>>>
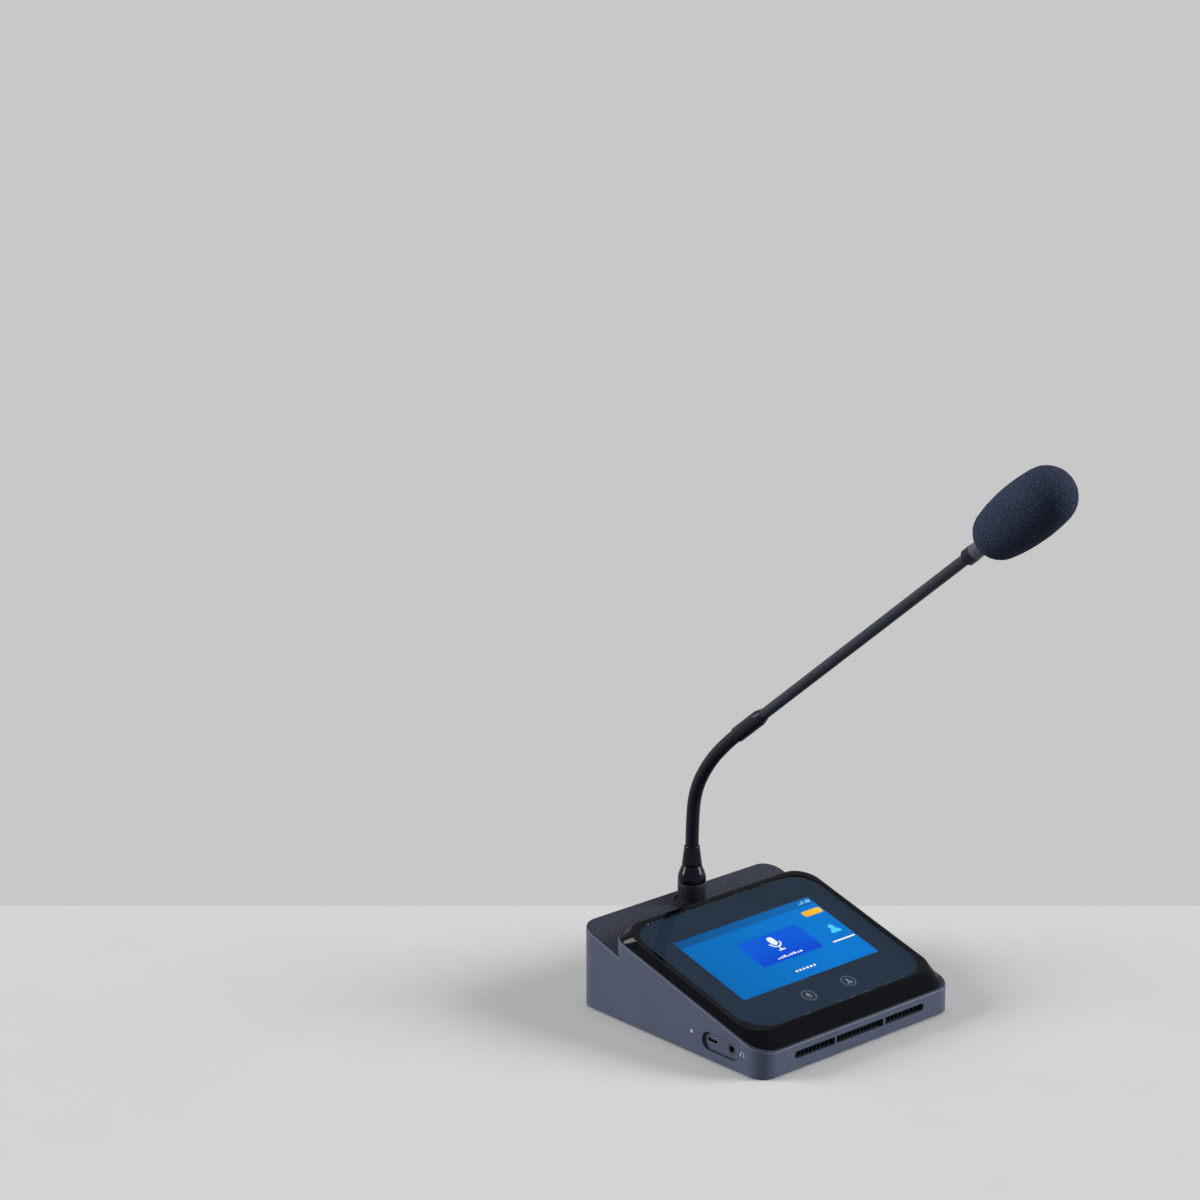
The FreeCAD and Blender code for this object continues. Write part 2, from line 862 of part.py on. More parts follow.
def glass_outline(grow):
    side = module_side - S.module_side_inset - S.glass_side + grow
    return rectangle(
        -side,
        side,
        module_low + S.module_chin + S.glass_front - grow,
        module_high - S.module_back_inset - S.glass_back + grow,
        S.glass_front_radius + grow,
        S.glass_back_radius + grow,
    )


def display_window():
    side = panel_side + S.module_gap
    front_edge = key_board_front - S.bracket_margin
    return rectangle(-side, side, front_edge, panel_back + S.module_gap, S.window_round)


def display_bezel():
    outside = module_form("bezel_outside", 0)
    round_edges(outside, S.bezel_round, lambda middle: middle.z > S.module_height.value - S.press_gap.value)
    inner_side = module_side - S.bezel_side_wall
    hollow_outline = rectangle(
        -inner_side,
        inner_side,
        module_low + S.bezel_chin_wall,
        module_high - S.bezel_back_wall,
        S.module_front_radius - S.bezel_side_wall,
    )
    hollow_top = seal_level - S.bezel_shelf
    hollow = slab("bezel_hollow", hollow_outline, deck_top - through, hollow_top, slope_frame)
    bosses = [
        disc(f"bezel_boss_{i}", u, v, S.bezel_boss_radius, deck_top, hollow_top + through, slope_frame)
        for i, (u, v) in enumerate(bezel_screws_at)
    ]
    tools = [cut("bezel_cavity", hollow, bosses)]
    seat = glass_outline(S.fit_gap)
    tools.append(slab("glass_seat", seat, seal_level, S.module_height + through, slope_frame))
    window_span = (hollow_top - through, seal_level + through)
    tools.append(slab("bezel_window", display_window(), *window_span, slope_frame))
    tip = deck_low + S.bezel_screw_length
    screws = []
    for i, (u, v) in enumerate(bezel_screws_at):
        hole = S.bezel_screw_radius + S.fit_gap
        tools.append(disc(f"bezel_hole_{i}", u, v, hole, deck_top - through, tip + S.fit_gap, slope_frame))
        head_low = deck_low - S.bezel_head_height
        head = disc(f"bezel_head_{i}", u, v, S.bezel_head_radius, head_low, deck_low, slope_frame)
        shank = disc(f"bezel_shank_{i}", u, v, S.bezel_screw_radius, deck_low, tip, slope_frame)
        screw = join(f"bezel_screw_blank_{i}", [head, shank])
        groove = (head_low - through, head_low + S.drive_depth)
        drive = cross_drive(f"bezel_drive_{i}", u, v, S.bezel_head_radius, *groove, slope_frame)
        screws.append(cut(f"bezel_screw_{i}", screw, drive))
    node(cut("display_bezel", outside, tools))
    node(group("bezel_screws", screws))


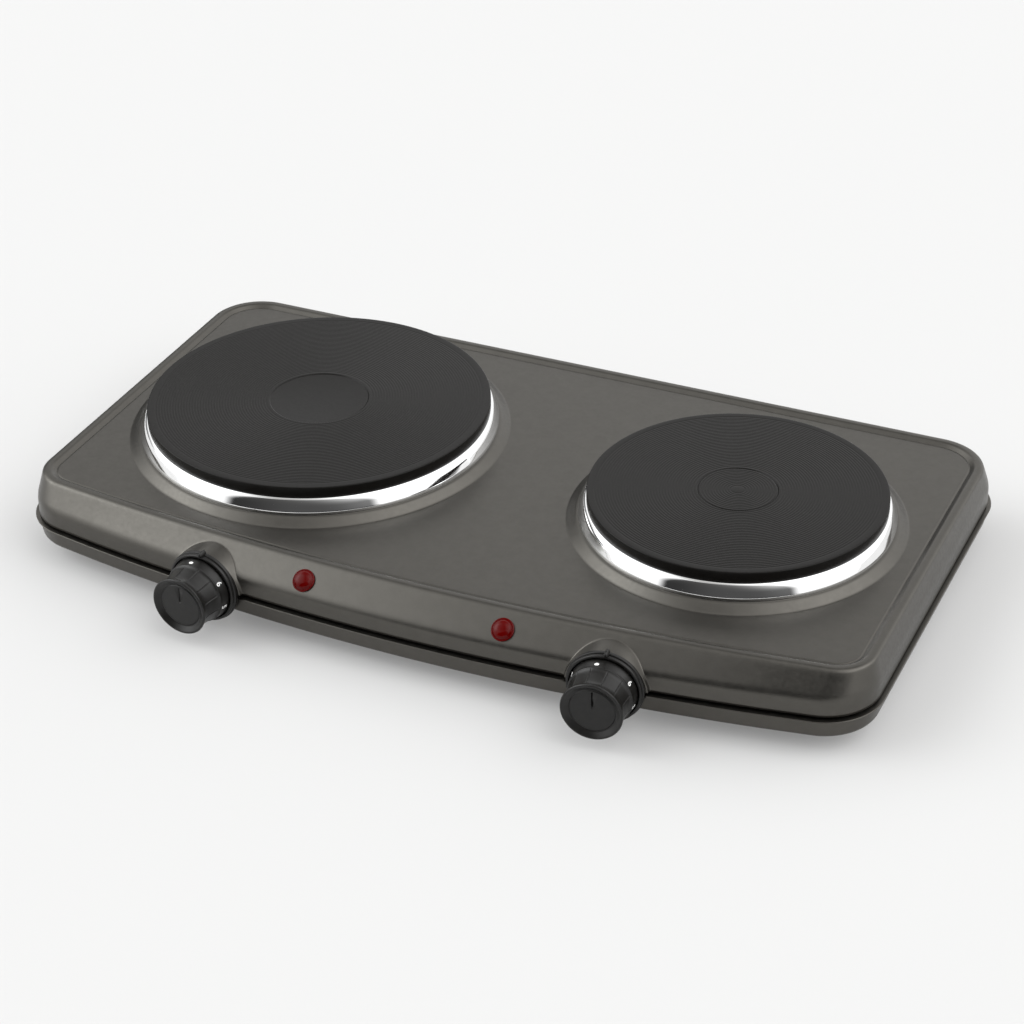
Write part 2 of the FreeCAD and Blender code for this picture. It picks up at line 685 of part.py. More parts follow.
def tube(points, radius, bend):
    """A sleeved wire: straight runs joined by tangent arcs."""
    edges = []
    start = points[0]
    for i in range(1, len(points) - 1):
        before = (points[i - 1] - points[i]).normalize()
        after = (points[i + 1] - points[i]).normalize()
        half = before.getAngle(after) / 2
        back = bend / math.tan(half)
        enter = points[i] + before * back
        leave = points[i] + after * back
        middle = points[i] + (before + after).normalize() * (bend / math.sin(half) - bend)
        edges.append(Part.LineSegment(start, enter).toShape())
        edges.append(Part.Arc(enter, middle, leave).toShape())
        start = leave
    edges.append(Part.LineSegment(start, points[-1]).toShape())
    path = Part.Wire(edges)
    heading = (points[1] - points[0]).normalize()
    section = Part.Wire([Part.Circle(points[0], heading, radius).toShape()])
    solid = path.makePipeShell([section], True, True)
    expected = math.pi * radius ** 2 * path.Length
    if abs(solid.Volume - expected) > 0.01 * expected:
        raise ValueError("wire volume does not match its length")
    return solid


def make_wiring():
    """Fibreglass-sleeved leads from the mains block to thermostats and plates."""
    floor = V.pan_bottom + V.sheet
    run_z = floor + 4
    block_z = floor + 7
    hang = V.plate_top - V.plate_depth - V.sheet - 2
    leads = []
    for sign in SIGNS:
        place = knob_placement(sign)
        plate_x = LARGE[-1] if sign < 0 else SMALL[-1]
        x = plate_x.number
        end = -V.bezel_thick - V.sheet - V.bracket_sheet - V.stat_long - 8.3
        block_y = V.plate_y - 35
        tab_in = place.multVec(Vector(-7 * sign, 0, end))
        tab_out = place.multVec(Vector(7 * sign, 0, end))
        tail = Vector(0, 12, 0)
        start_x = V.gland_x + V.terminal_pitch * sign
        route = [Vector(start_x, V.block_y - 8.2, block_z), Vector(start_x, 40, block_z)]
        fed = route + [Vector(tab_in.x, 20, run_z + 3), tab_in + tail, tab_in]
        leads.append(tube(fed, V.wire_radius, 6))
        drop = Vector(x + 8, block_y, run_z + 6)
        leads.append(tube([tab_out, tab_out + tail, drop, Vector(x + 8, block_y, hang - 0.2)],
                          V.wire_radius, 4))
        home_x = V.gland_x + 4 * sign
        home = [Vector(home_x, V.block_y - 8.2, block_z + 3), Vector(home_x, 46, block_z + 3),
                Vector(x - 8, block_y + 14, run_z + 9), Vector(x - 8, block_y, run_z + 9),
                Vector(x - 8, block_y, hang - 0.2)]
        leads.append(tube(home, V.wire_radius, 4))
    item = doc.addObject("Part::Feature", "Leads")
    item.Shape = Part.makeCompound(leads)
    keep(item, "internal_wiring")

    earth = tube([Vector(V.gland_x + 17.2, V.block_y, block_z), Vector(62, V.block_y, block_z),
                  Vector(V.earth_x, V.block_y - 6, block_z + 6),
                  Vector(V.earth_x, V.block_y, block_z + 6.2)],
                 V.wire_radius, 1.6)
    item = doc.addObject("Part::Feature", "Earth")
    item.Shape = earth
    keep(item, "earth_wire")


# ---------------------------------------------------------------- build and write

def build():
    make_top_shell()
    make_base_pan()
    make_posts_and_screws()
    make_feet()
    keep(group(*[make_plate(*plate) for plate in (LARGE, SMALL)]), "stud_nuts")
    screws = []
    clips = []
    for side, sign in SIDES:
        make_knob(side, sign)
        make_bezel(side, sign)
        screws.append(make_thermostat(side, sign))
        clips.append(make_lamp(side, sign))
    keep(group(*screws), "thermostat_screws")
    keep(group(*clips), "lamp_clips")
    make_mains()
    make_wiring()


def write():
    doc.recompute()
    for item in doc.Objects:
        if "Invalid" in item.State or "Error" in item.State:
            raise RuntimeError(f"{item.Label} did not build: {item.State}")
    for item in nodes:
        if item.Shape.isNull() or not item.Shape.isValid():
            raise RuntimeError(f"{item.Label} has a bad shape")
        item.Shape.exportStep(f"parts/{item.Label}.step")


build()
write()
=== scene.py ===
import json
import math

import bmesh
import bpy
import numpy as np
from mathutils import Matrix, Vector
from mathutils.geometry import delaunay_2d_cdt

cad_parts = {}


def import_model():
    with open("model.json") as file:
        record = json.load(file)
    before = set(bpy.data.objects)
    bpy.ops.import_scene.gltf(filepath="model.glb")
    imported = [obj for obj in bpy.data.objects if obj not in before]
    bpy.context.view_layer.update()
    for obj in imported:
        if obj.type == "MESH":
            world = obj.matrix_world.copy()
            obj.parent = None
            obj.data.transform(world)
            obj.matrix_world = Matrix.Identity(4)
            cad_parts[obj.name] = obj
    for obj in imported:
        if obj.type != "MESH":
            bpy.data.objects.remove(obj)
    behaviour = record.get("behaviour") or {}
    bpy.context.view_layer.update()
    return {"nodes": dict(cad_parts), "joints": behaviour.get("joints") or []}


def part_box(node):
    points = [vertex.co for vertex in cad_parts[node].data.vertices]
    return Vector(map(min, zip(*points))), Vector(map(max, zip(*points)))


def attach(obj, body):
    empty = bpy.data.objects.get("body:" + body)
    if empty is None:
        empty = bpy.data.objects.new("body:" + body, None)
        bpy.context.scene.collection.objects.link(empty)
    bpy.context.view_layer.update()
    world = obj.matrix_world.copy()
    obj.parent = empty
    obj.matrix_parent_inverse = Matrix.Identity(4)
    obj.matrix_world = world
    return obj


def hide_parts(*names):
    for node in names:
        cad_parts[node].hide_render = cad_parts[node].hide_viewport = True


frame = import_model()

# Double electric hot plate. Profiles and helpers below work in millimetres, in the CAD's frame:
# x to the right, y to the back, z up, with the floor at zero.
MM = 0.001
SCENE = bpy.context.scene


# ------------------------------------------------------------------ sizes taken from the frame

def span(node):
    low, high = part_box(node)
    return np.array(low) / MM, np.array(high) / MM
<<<
> REQUIRED WORK: Repeat word for word the lines from the line containing "keep(group(*[make_plate(*plate) for plate" to the line containing "bpy.data.objects.remove(obj)", both lines included; nothing else should appear.

> EXERCISE OUTPUT:
    keep(group(*[make_plate(*plate) for plate in (LARGE, SMALL)]), "stud_nuts")
    screws = []
    clips = []
    for side, sign in SIDES:
        make_knob(side, sign)
        make_bezel(side, sign)
        screws.append(make_thermostat(side, sign))
        clips.append(make_lamp(side, sign))
    keep(group(*screws), "thermostat_screws")
    keep(group(*clips), "lamp_clips")
    make_mains()
    make_wiring()


def write():
    doc.recompute()
    for item in doc.Objects:
        if "Invalid" in item.State or "Error" in item.State:
            raise RuntimeError(f"{item.Label} did not build: {item.State}")
    for item in nodes:
        if item.Shape.isNull() or not item.Shape.isValid():
            raise RuntimeError(f"{item.Label} has a bad shape")
        item.Shape.exportStep(f"parts/{item.Label}.step")


build()
write()
=== scene.py ===
import json
import math

import bmesh
import bpy
import numpy as np
from mathutils import Matrix, Vector
from mathutils.geometry import delaunay_2d_cdt

cad_parts = {}


def import_model():
    with open("model.json") as file:
        record = json.load(file)
    before = set(bpy.data.objects)
    bpy.ops.import_scene.gltf(filepath="model.glb")
    imported = [obj for obj in bpy.data.objects if obj not in before]
    bpy.context.view_layer.update()
    for obj in imported:
        if obj.type == "MESH":
            world = obj.matrix_world.copy()
            obj.parent = None
            obj.data.transform(world)
            obj.matrix_world = Matrix.Identity(4)
            cad_parts[obj.name] = obj
    for obj in imported:
        if obj.type != "MESH":
            bpy.data.objects.remove(obj)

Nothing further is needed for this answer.